Effect of pre-exercise caffeine intake on endurance performance and core temperature regulation during exercise in the heat: a systematic review and analysis.

Naulleau C, Jeker D, Pancrate T, Claveau P, Deshayes TA, Burke LM, Goulet EDB. Sports Med. 2022 May 26. doi: 10.1007/s40279-022-01692-1. Epub ahead of print.


Take-Home Message

Caffeine intake (6mg/kg) 1 hour before exercise in the heat has a minimal effect on improving endurance performance and increasing core body temperature.


Caffeine is an ergogenic aid; however, prior studies have led to conflicting results about the effect of caffeine during exercise in hot environmental conditions.

Study Goal

Naulleau and colleagues completed a systematic review and meta-analysis to assess the effect of pre-exercise caffeine intake on endurance performance and core body temperature regulation when someone exercises in the heat.

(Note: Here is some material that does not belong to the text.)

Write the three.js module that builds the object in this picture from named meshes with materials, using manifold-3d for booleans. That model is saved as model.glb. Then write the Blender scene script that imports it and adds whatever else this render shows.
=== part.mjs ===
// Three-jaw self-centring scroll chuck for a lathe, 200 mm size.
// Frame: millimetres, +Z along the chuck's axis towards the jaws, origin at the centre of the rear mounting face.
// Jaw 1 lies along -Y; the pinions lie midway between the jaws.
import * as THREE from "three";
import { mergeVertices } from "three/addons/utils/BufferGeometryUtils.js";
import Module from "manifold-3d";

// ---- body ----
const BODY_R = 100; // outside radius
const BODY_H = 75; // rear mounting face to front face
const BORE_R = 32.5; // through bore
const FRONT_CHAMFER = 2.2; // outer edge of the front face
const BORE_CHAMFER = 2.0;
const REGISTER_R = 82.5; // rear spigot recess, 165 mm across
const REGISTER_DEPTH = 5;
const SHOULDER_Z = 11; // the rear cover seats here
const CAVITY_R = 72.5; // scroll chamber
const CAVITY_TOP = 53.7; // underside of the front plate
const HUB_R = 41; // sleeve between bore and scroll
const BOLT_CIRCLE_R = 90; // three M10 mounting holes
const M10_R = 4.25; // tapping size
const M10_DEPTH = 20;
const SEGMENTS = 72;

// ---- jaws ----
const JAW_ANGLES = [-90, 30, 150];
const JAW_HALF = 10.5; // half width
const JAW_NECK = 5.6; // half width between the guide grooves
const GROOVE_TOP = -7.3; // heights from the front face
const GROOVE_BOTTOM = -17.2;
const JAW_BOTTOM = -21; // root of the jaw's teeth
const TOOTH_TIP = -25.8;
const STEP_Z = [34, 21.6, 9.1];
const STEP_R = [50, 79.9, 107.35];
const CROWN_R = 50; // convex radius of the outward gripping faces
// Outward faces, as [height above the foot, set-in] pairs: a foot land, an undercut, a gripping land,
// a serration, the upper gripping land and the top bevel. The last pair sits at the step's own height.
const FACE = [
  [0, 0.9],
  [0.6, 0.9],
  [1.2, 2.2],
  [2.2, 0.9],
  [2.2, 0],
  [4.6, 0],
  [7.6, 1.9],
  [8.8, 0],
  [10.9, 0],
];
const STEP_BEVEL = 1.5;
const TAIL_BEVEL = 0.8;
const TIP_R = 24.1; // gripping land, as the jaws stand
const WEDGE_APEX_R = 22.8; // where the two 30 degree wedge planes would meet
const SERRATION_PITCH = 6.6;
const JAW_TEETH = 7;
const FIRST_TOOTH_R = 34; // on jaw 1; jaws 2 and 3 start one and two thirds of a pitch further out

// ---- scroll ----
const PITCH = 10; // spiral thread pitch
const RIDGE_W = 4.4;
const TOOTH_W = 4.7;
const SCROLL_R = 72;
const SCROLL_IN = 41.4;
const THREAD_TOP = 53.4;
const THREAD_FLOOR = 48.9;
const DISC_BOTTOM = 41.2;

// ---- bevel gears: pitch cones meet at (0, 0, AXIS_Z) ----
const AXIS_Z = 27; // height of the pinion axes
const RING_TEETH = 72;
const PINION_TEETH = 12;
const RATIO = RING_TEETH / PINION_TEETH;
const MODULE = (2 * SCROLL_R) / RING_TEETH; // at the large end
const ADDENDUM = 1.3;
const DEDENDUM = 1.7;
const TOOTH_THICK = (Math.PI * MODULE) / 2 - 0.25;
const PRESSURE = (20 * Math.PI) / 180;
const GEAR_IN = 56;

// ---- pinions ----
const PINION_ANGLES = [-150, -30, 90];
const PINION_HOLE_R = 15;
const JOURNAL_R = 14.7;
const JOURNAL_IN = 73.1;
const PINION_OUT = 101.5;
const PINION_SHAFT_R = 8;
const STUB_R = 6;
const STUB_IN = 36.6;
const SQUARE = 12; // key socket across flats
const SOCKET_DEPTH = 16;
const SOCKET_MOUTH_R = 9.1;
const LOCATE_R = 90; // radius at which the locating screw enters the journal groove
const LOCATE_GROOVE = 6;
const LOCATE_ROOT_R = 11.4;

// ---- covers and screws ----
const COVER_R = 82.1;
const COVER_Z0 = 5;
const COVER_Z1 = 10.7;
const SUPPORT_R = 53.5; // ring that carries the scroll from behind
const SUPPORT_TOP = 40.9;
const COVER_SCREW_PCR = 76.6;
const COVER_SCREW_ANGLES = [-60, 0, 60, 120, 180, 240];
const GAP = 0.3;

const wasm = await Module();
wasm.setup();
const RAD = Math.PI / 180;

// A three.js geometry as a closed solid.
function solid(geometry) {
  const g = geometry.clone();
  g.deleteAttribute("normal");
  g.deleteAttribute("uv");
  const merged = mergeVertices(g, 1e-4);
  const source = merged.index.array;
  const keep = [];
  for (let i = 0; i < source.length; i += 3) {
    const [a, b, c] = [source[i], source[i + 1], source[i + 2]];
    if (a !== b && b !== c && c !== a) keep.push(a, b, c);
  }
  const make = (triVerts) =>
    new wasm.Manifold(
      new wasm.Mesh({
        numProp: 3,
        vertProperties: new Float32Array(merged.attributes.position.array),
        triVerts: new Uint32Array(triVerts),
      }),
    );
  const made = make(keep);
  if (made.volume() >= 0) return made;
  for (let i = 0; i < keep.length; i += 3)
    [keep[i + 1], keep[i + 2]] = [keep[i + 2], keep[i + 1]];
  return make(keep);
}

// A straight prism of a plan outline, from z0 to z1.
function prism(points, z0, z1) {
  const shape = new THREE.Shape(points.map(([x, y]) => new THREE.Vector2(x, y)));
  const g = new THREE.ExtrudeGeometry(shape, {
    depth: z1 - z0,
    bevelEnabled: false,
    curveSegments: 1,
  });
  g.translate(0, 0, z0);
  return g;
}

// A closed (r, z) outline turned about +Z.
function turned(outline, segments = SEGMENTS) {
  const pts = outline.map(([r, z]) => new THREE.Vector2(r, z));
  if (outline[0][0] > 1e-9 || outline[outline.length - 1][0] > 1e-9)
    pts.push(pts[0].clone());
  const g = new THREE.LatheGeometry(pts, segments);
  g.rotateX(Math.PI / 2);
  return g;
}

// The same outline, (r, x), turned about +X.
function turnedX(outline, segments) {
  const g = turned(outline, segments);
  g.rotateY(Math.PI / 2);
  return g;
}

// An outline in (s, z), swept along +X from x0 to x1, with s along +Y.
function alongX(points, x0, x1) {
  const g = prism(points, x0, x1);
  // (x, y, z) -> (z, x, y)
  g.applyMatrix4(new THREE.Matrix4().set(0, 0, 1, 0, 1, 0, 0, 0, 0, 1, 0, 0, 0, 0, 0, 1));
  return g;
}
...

The researchers completed a comprehensive literature search. They included an article if it met five inclusion criteria: (1) placebo-controlled or randomized controlled trial study design, (2) included healthy adults, (3) studied endurance exercise for at least 20 minutes, (4) caffeine intake (swallowed without another compound) at least 30 minutes prior to exercise, (5) assessed core body temperature via rectal, esophageal, or gastrointestinal intake. The authors included 13 articles in the final systematic review. Twelve studies reported on core body temperature regulation, and 6 reported on exercise performance.

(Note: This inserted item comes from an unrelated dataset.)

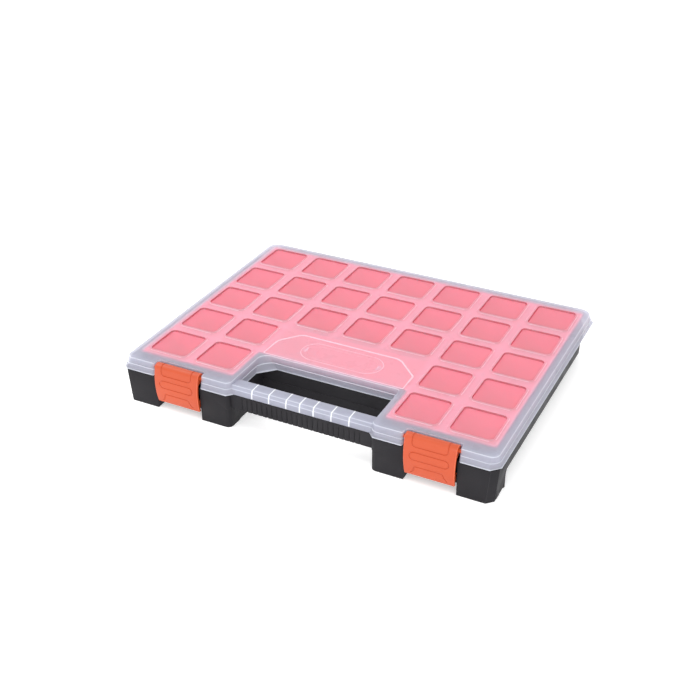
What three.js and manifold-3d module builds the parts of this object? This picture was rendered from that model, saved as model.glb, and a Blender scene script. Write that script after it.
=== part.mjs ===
// A flat carrying case for small parts: a black base full of red lift-out cups, a frosted see-through
// lid hinged at the back, two orange latches and a handle built into the front edge.
// Millimetres, +X to the right, +Y to the back, +Z up. The case stands on z = 0, lid closed.
import * as THREE from "three";
import { mergeVertices } from "three/addons/utils/BufferGeometryUtils.js";
import Module from "manifold-3d";

const wasm = await Module();
wasm.setup();

// ---------------------------------------------------------------- driving dimensions
const pitch = 52; // spacing of the cup grid, both ways
const columns = 7;
const sideColumns = 2; // cups left and right of the handle bay, in the two front rows
const rowPlaces = [2, 1, 0, -1, -2]; // rows from back to front, in pitches from the middle row
const height = 49; // ground to lid top
const gap = 0.3; // between pieces that touch
const wall = 2; // moulded wall of base and lid

const lidHalf = 191.4;
const lidFront = -148.7;
const lidBack = 139.4;
const skirtDrop = 12.5; // lid top to the bottom of its skirt
const rimHalf = 189.3;
const rimFront = -147.7;
const rimBack = 137.3;
const rimHeight = 15.3; // the band that the skirt stands on
const rimEnd = 98; // the side bands stop here, short of the back corners
const tubHalf = 183.6; // outer wall of the tub that holds the cups
const tubFront = -131.4;
const tubBack = 131.6;
const tubBevel = 9; // slant along the tub's bottom edge
const tubCorner = 11;
const upstand = 3.4; // the tub's wall rises this far inside the skirt
const bayHalf = 72.6; // handle bay, between the inner legs
const holeHalf = 69.7; // half width of the lid's finger hole
const bayBack = -84.9;
const holeBack = -87.9;
const legBack = -119;
const legOuter = 190.3;
const legCorner = { [-1]: -3, 1: -6 }; // cut off the outer front corner, left and right
const handleFront = -143.5;
const handleBack = -128.4;
const handleBottom = 20.7;
const gripGrooves = 24; // across the front of the base's half of the handle
const gripGrooveWidth = 1.2;
const gripGrooveDepth = 0.6;
const gripMargin = 12; // plain stretch at each end of the grooves
const lidHandleTop = 45.4; // the lid's half of the handle is a little lower than the panel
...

Overall, the average caffeine dose was 6mg/kg of body weight taken ~1 hour before exercise at 34oC. On average, participants exercised for ~70 minutes. The authors analyzed data from 212 participants (90% men). While caffeine had a no-to-minimal impact on exercise performance (-1 to 5% improvement), it caused a slightly greater rate of increase in core body temperature (0.10 oC/hour) compared to a placebo.

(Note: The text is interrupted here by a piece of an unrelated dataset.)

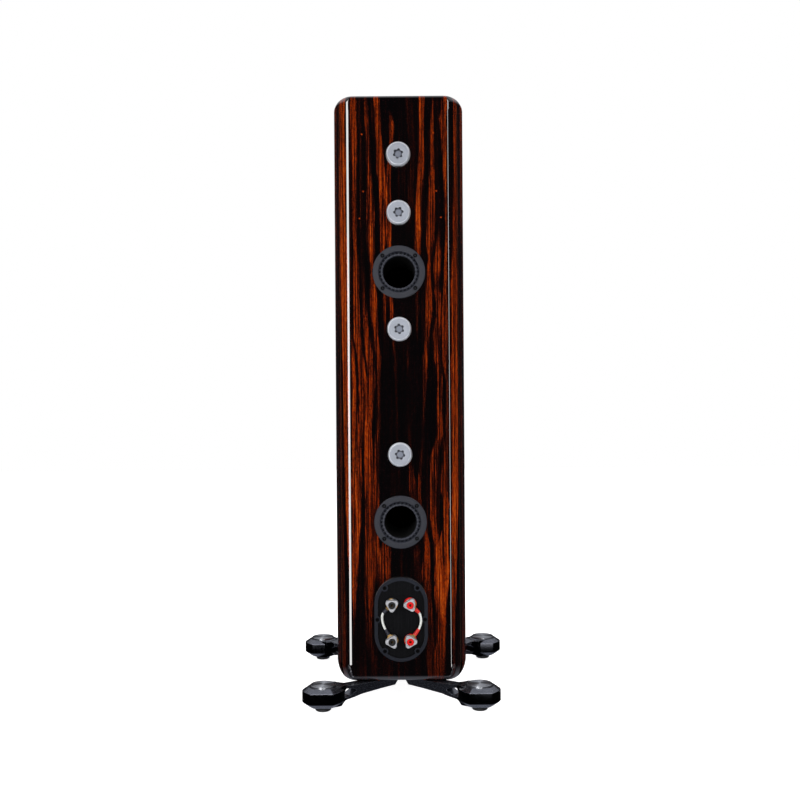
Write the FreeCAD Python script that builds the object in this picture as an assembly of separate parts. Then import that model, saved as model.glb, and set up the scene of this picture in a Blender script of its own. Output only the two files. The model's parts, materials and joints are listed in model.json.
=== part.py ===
import FreeCAD, Part
import math
import os

# Floorstanding loudspeaker: a slim bass-reflex tower on four outrigger feet.
# Frame: millimetres, origin on the floor under the middle of the feet, +Z up,
# -Y is the back with the terminals and ports, +Y is the listener's side.

V = FreeCAD.Vector

# ------------------------------------------------------------------ cabinet
cabinet_width = 242.0        # at its widest
cabinet_depth = 335.0
cabinet_height = 1065.0
floor_gap = 38.0             # floor to the cabinet's underside
side_wall = 20.0
back_wall = 25.0
baffle_wall = 30.0
top_wall = 25.0
base_wall = 30.0
edge_round_top = 3.0
edge_round_base = 8.0
back_corner_arcs = ((16.0, 48.0), (50.0, 24.0), (170.0, 18.0))   # radius, turn in degrees
side_bow_radius = 6000.0
front_corner_radius = 22.0
brace_thick = 15.0
brace_rail = 28.0            # width of a window brace round its opening
brace_gap = 2.0              # brace to a driver behind the baffle
shelf_thick = 12.0           # floor of the midrange chamber
wadding_thick = 12.0
wadding_gap = 3.0            # wadding to the braces and walls beside it

# ------------------------------------------------ places up the cabinet
midrange_below_top = 107.0
terminal_above_foot = 113.0  # middle of the terminal plate
tweeter_flange_gap = 5.0     # tweeter's plate to the midrange's flange
# How the spare height is shared out, from the foot up: plate to lower port, port to
# bolt, woofer to woofer, bolt to upper port, port to the tweeter's bolt.
spare_shares = (1.03, 1.06, 1.0, 0.68, 0.76)

# ------------------------------------------------------------------ drivers
fit_gap = 0.5                # a piece let into a recess or through a wall
trim_proud = 4.0
WOOFER = dict(cone_r=66.0, roll=9.0, flange_width=8.0, flange_thick=6.0, dish=17.0, coil_r=18.0,
              frame_depth=58.0, frame_back_r=45.0, magnet_r=50.0, magnet_thick=18.0)
MIDRANGE = dict(cone_r=40.0, roll=5.5, flange_width=6.5, flange_thick=6.0, dish=10.0, coil_r=12.5,
                frame_depth=36.0, frame_back_r=32.0, magnet_r=38.0, magnet_thick=14.0)
trim_cover = 3.0             # trim ring beyond the flange it hides
trim_bevel = 2.4
cone_setback = 6.0           # cone rim behind the baffle's face
cone_thick = 1.2
frame_wall = 3.0
frame_windows = 6
frame_window_turn = 30.0     # the first window, in degrees from level
frame_window_width = 0.62    # as a share of the frame's back radius
frame_window_start = 0.6     # how far in the windows are cut, as a share of that radius
coil_wall = 0.9
coil_gap = 0.5               # coil to pole, and coil to front plate
coil_overhang = 14.0         # coil below the front plate's face
plate_thick = 6.0            # front plate and back plate of a motor
plate_inset = 4.0            # the plates are smaller than the magnet by this
magnet_bore_gap = 5.0        # magnet's bore beyond the coil's gap
surround_wall = 1.0
soft_gap = 0.3               # a soft ring to the rigid pieces it is glued to
spider_thick = 0.8
spider_depth = 0.7           # its place down the frame's depth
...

The authors demonstrated that caffeine intake had little impact on exercise performance and core body temperature changes in a hot environment. However, in some circumstances, a slight improvement in exercise performance may be beneficial. Hence, if an athlete wants to take caffeine before endurance exercise in the heat, we can at least be reassured that it is unlikely to adversely affect their core body temperature. However, we should be cautious in generalizing these results because the studies were primarily among healthy adult men. Hence, more high-quality research needs to assess caffeine in these conditions among females and younger athletes.

Clinical Implications

Sports medicine team members should be aware that caffeine’s effect on people exercising in the heat may be minimal, but we know very little about its impact on females or young athletes.

Questions for Discussion

How do you advise your athletes with regards to caffeine intake prior to exercise? Based on the conclusions of this study, would you be more or less likely to advise your athletes on the proper use of caffeine?